Thank you for your question.
For clarification, there are 3 types of Control Charts used for Variable data.
1. X-bar & Range
2. Individual & Moving, and
3. X-bar & S chart.
Are you asking what formula is used to estimate the short-term standard deviation for each of these control charts?
Great explanation! Thank you Andrew
Thanks!
The chart shown for N=2 is incorrect. You discuss getting d2 for n=2 of 1.13 but the chart shows 1.33. Not sure what went askew there but that is an issue. I am in need of the equation to calculate the d2 constant. Do you know it and if so can you share it?
Hello Paul, thanks for letting my know about the typo.
I have since corrected it and updated the Histogram. It now shows the mean for d2=1.13 for the distribution of range values for n=2.
As for the formula. I recall seeing it show time ago. I will need to check my library of text books. If I find it I will post a reply here.
Best regards,
Andrew
I am in need of the equation to calculate the d2 constant. Do you know it and if so can you share it?
I found it from following paper not quite sure though.

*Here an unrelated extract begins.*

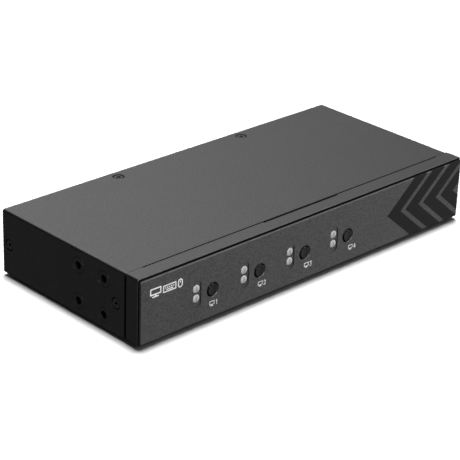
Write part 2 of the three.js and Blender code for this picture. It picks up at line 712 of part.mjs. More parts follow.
function usbBPort(name, x) {
  const { width, height, depth, mouthWidth, mouthHeight, pocket } = USB_B_PORT;
  const z0 = portZ + (height - mouthHeight) / 2;
  const z1 = z0 + mouthHeight;
  const half = mouthWidth / 2;
  const notch = 1.7;
  const shell = block([x - width / 2, x + width / 2], [mouthY - depth, mouthY], [portZ, portZ + height]);
  const mouth = polygon([
    [x - half, z0],
    [x + half, z0],
    [x + half, z1 - notch],
    [x + half - notch, z1],
    [x - half + notch, z1],
    [x - half, z1 - notch],
  ]);
  const hollow = slabXZ(mouth, mouthY - pocket, mouthY + 1);
  const midZ = portZ + height / 2;
  const tongue = block([x - 2.8, x + 2.8], [mouthY - pocket - 1, mouthY - 1.0], [midZ - 1.6, midZ + 1.6]);
  return meshOf(name, FINISH.portShell, carved(asSolid(shell), [hollow]).add(asSolid(tongue)));
}

function usbAStack(name, x) {
  const { width, height, depth, mouthWidth, mouthHeight, pocket } = USB_A_PORT;
  const shell = block([x - width / 2, x + width / 2], [mouthY - depth, mouthY], [portZ, portZ + height]);
  const levels = [4.1, 11.7].map((rise) => portZ + rise);
  const across = [x - mouthWidth / 2, x + mouthWidth / 2];
  const hollows = levels.map((z) =>
    block(across, [mouthY - pocket, mouthY + 1], [z - mouthHeight / 2, z + mouthHeight / 2])
  );
  const tongues = levels.map((z) =>
    block([x - 5.55, x + 5.55], [mouthY - pocket - 1, mouthY - 0.8], [z + 0.15, z + 1.95])
  );
  const body = tongues.reduce((rest, tongue) => rest.add(asSolid(tongue)), carved(asSolid(shell), hollows));
  return meshOf(name, FINISH.portShell, body);
}

function audioJacks() {
  const { width, height, depth, barrel, bore, spacing } = AUDIO_PORT;
  const x = CONSOLE.audioX;
  const faceY = rearY - CASE.sheet - GAP;
  const midZ = portZ + height / 2;
  const housing = block([x - width / 2, x + width / 2], [mouthY - depth, faceY], [portZ, portZ + height]);
  const centres = [-spacing / 2, spacing / 2].map((offset) => at(x + offset, mouthY, midZ));
  const barrels = centres.map((centre) => rod(barrel, -4, 0, ROUND.medium, BACK, centre));
  const bores = centres.map((centre) => rod(bore, -depth + 1.5, 1, ROUND.small, BACK, centre));
  return meshOf("audio_jacks", FINISH.blackPlastic, carved(joined([housing, ...barrels]), bores));
}

function powerInlet() {
  const { width, height, depth, bore, pin, pocket } = POWER_PORT;
  const x = CONSOLE.powerX;
  const centre = at(x, mouthY, portZ + height / 2 + 0.6);
  const housing = block([x - width / 2, x + width / 2], [mouthY - depth, mouthY], [portZ, portZ + height]);
  const hollow = rod(bore, -pocket, 1, ROUND.medium, BACK, centre);
  const pinRod = rod(pin, -pocket - 1, -1.5, ROUND.small, BACK, centre);
  const body = carved(asSolid(housing), [hollow]).add(asSolid(pinRod));
  return meshOf("power_inlet", FINISH.blackPlastic, body);
}

function rectCutout(x, { width, height }) {
  const half = width / 2 + PORT.rim;
  return block([x - half, x + half], [rearY - 3, rearY + 1], [portZ - PORT.rim, portZ + height + PORT.rim]);
}

function portCutouts() {
  const videoXs = [CONSOLE.videoX, ...computerPorts.map(({ videoX }) => videoX)];
  const audioZ = portZ + AUDIO_PORT.height / 2;
  return [
    ...videoXs.map((x) => slabXZ(videoOutline(x, VIDEO_PORT, PORT.rim), rearY - 3, rearY + 1)),
    ...computerPorts.map(({ usbX }) => rectCutout(usbX, USB_B_PORT)),
    rectCutout(CONSOLE.hubX, USB_A_PORT),
    rectCutout(CONSOLE.deskX, USB_A_PORT),
    rectCutout(CONSOLE.powerX, POWER_PORT),
    ...[-1, 1].map((side) => {
      const centre = at(CONSOLE.audioX + (side * AUDIO_PORT.spacing) / 2, rearY, audioZ);
      return rod(AUDIO_PORT.barrel + PORT.rim, -3, 1, ROUND.medium, BACK, centre);
    }),
  ];
}

function rearPorts() {
  return [
    videoPort("console_video_port", CONSOLE.videoX),
    ...computerPorts.map(({ number, videoX }) => videoPort(`computer_video_port_${number}`, videoX)),
    ...computerPorts.map(({ number, usbX }) => usbBPort(`computer_usb_port_${number}`, usbX)),
    usbAStack("keyboard_mouse_ports", CONSOLE.deskX),
    usbAStack("usb_hub_ports", CONSOLE.hubX),
    audioJacks(),
    powerInlet(),
  ];
}

// ---------------------------------------------------------------------------------------------
// Feet and the whole
// ---------------------------------------------------------------------------------------------

function feet() {
  const footX = CASE.width / 2 - FOOT.sideInset;
  const profile = [
    [0, 0],
    [FOOT.radius - 0.5, 0],
    [FOOT.radius, 0.6],
    [FOOT.radius, FOOT.height - SHIM / 2],
    [0, FOOT.height - SHIM / 2],
  ];
  const footYs = [frontY + FOOT.frontInset, rearY - FOOT.rearInset];
  const places = [-footX, footX].flatMap((x) => footYs.map((y) => at(x, y, 0)));
  return places.map((place, i) =>
    meshOf(`foot_${i + 1}`, FINISH.rubber, asSolid(turned(profile, ROUND.medium, UP, place)))
  );
}

const kvmSwitch = new THREE.Group();
kvmSwitch.add(
  baseChassis(),
  topCover(),
  frontBezel(),
  frontPanel(),
  ...frontControls(),
  frontBoard(),
  mainBoard(),
  ...ribbonParts(),
  ...switchChip(),
  ...rearPorts(),
  ...screws(),
  ...feet()
);

export default kvmSwitch;
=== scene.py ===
"""The looks of a four-computer KVM switch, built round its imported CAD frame.

Shapes are worked out in millimetres in the frame's own axes (+X right, front faces -Y, +Z up) and
become Blender metres when a mesh is made.
"""

import math

import bmesh
import bpy
from mathutils import Matrix, Vector


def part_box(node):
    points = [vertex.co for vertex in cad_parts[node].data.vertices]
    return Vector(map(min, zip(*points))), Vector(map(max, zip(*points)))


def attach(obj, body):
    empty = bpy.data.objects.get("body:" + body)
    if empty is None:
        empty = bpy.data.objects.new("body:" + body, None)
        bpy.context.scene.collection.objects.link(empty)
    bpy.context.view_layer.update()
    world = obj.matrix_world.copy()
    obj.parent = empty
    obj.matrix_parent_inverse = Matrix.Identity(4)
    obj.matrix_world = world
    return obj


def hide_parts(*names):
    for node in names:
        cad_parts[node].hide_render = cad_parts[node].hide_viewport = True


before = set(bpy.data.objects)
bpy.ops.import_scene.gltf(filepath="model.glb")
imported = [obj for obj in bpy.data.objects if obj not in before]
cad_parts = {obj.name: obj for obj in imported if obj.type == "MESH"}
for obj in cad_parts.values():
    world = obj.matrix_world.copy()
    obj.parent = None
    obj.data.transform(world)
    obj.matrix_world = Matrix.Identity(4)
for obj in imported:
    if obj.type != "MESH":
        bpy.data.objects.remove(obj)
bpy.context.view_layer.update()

MM = 0.001
CASE = "case"
CHANNELS = (1, 2, 3, 4)

LEFT, RIGHT = Vector((-1, 0, 0)), Vector((1, 0, 0))
BACK, UP = Vector((0, 1, 0)), Vector((0, 0, 1))

# ------------------------------------------------------------------------------------------------
# Places read from the CAD frame, in millimetres
# ------------------------------------------------------------------------------------------------


def extent(node):
    low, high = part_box(node)
    return low / MM, high / MM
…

http://www.okstate.edu/sas/v8/saspdf/qc/chapc.pdf
can you please have a look.
Hello Nadeeka,
I have computed the d2 constant through simulation for various n. In all cases I used the data from a standard normal distribution.
The reference you speak of appears correct. Note that the standard normal cumulative distribution function is used in the integral.
The reference to Tippett refers to a paper he published in 1925. The title of the paper is: Tippet, L. On the Extreme Individuals and the Range of Samples Taken from a Normal Population Biometrika, 1925, 17, 364-387
Here is another reference: Newman, D. The Distribution of Range in Samples from a Normal Population, Expressed in Terms of an Independent Estimate of Standard Deviation Biometrika, 1939, 31, 20-30
I trust these references will be useful to you.